Nevertheless the proof of the pudding is in the eating. How strong was demand for the product that ultimately emerged?

According to sources close to the deal, it was very strong. Order books were ultimately more than twice oversubscribed, and the issue was placed with in excess of 100 accounts from all quarters, with a healthy aftermarket observed by the managers.

In the view of the aforementioned senior lender: “There was something in this deal for everyone: the banks kept the control they wanted; the high yield investors got the yield; and the sponsors got the exit flexibility.”

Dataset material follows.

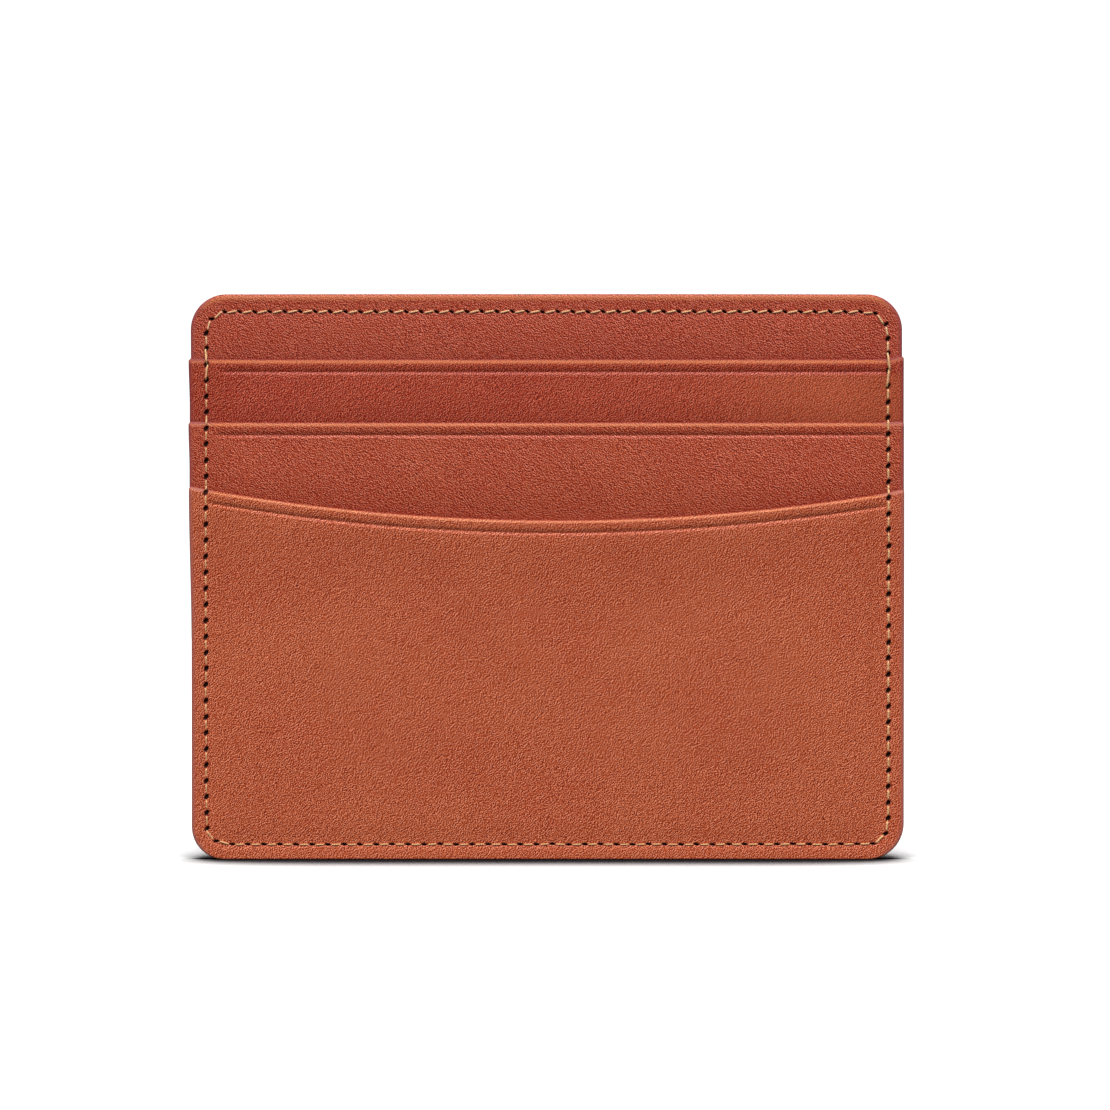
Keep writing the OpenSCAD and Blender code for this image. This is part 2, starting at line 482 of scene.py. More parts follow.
# ---- point sets


def edge_distance(points, outline):
    """Distance from each point to the closed outline."""
    a = np.array(outline)
    b = np.roll(a, -1, axis=0)
    ab = b - a
    length2 = (ab ** 2).sum(1)
    result = np.empty(len(points))
    for start in range(0, len(points), 2000):
        p = points[start:start + 2000, None, :]
        t = np.clip(((p - a) * ab).sum(2) / length2, 0, 1)
        gap = p - (a + t[..., None] * ab)
        result[start:start + 2000] = np.sqrt((gap ** 2).sum(2).min(1))
    return result


def inside(points, outline):
    """Whether each point is inside the closed outline."""
    a = np.array(outline)
    b = np.roll(a, -1, axis=0)
    result = np.zeros(len(points), bool)
    for (ax, az), (bx, bz) in zip(a, b):
        crosses = (az > points[:, 1]) != (bz > points[:, 1])
        if not crosses.any():
            continue
        at = ax + (points[:, 1] - az) * (bx - ax) / ((bz - az) or 1e-12)
        result ^= crosses & (points[:, 0] < at)
    return result


def rings(outline, offsets):
    """Rows of points that follow an outline inside it, at each of the offsets."""
    a = np.array(outline)
    tangent = np.roll(a, -1, axis=0) - np.roll(a, 1, axis=0)
    tangent /= np.linalg.norm(tangent, axis=1)[:, None]
    normal = np.stack([-tangent[:, 1], tangent[:, 0]], 1)
    rows = []
    for offset in offsets:
        row = a + normal * offset
        kept = row[np.abs(edge_distance(row, outline) - offset) < 0.02]
        rows.append(kept)
    return np.concatenate(rows)


def mouth_rows(mouth, offsets, step=0.45):
    """Rows of points below a mouth, at each of the offsets."""
    xs = np.linspace(-WIDTH / 2 + 0.3, WIDTH / 2 - 0.3, int(WIDTH / step))
    slope = mouth.slope(xs)
    lean = np.sqrt(1 + slope ** 2)
    height = mouth.height(xs)
    return np.concatenate([np.stack([xs + v * slope / lean, height - v / lean], 1) for v in offsets])


def seam_rows(holes, offsets, step=0.42):
    """Rows of points along a seam, at each of the offsets to its side."""
    line = np.array([(x, z) for x, z, _ in holes])
    rows = []
    for (ax, az), (bx, bz) in zip(line[:-1], line[1:]):
        count = max(2, round(math.hypot(bx - ax, bz - az) / step))
        along = np.array([bx - ax, bz - az]) / math.hypot(bx - ax, bz - az)
        side = np.array([-along[1], along[0]])
        for i in range(count):
            p = np.array([ax, az]) + (np.array([bx, bz]) - (ax, az)) * i / count
            rows += [p + side * offset for offset in offsets]
    return np.array(rows)


def slit_points():
    """Points on and around every needle slit."""
    shape = []
    for radius, count in ((0.0, 1), (0.5, 8), (0.85, 12), (1.08, 12), (1.35, 12), (1.8, 12)):
        for i in range(count):
            a = 2 * math.pi * i / count
            shape.append((radius * math.cos(a), radius * math.sin(a)))
    points = []
    for cx, cz, angle, long, wide in SLITS:
        c, s = math.cos(angle), math.sin(angle)
        points += [(cx + u * long * c - v * wide * s, cz + u * long * s + v * wide * c) for u, v in shape]
    return np.array(points)


def lattice(low, high, step):
    """A triangular lattice of points over a box."""
    rows = []
    height = step * math.sqrt(3) / 2
    for i, z in enumerate(np.arange(low[1], high[1], height)):
        xs = np.arange(low[0] + (i % 2) * step / 2, high[0], step)
        rows.append(np.stack([xs, np.full(len(xs), z)], 1))
    return np.concatenate(rows) if rows else np.zeros((0, 2))


def thin(groups):
    """Joins groups of (points, spacing), leaving out points closer than that to an earlier one."""
    cell = 0.5
    grid = {}
    kept = []
    for points, spacing in groups:
        limit = spacing * spacing
        for x, z in points:
            i, j = int(x // cell), int(z // cell)
            near = (q for a in (-1, 0, 1) for b in (-1, 0, 1) for q in grid.get((i + a, j + b), ()))
            if any((x - u) ** 2 + (z - v) ** 2 < limit for u, v in near):
                continue
            grid.setdefault((i, j), []).append((x, z))
            kept.append((x, z))
    return kept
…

Interestingly, the same debt provider also ultimately invested in the mezzanine notes but “on the same basis as we would consider a high yield investment.” In other words, ignoring the structural enhancements entirely.

Not a product for everyone
So can we expect to see such techniques employed in a majority of future European high yield issues?

Nicholas Coates, who leads RBS' High Yield Group, is quick to pour cold water on such an idea. “This transaction is a reference point [for the market]. I don't believe for a minute that the mezzanine note security structure and the diluted call provisions are simply going to be dumped into future high yield bonds. That would not be appropriate. The mezzanine note is intended to give sponsors a further choice: it's another alternative.”

So, while definitely an innovation, mezz notes are not for every investor, nor indeed for every deal.

But the question has to be asked: if you were a high yield investor looking at the precedent this product sets, why would you accept something inferior in any future transaction, both in terms of the yield / prepayment trade-off and the security structure? To say that the high yield wheel has been reinvented would take the analogy a step too far, but it at least has been given a significant redesign.

Market participants may look forward now to some smoother running henceforth.